What Could This Mean For Your Business?
The reality for many organisations is that decisions about sovereignty will become more central as AI adoption expands and regulatory expectations rise. BT’s sovereign platform may, therefore, give UK businesses a clearer path to experiment with advanced technologies while keeping tighter control over data, operations, and long-term risk. This is likely to appeal to firms that have been wary of placing sensitive workloads on global platforms, particularly in sectors where compliance and resilience drive technology strategy. Public sector stakeholders may also see value in a domestic provider offering infrastructure shaped around UK legal frameworks rather than adapting global services to fit local needs.
There is also a wider implication for the UK technology landscape. For example, a national operator entering the sovereignty space adds competition, which could prompt further investment and higher standards across the market. It also gives policymakers another lever as they seek to build a more self-reliant digital foundation for AI and cloud services. For suppliers and service partners, the shift towards sovereign options may open new opportunities, although it will also require clearer alignment with UK-specific governance models and operational rules.

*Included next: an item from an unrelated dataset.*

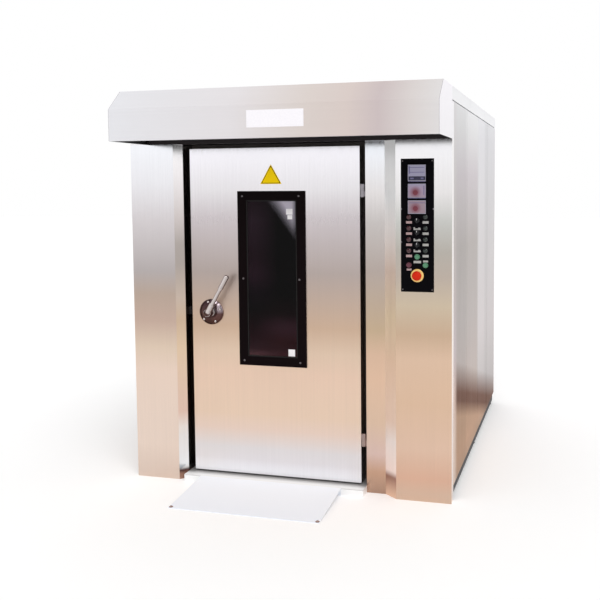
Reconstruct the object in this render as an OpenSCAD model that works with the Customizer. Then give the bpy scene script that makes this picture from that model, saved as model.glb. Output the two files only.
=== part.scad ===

It’s worth noting here that much will depend on execution. For example, customers will want to see how BT’s approach works in practice, whether it scales effectively, and how it compares to sovereign offerings already emerging from international cloud providers. If BT can demonstrate that its model delivers both control and capability, the platform could become a significant part of the UK’s digital infrastructure story. If not, organisations may continue to mix and match global solutions while waiting for greater clarity. Either way, the launch marks a change in how sovereignty is being approached and signals that UK organisations now have a new option as they navigate the next generation of cloud and AI adoption.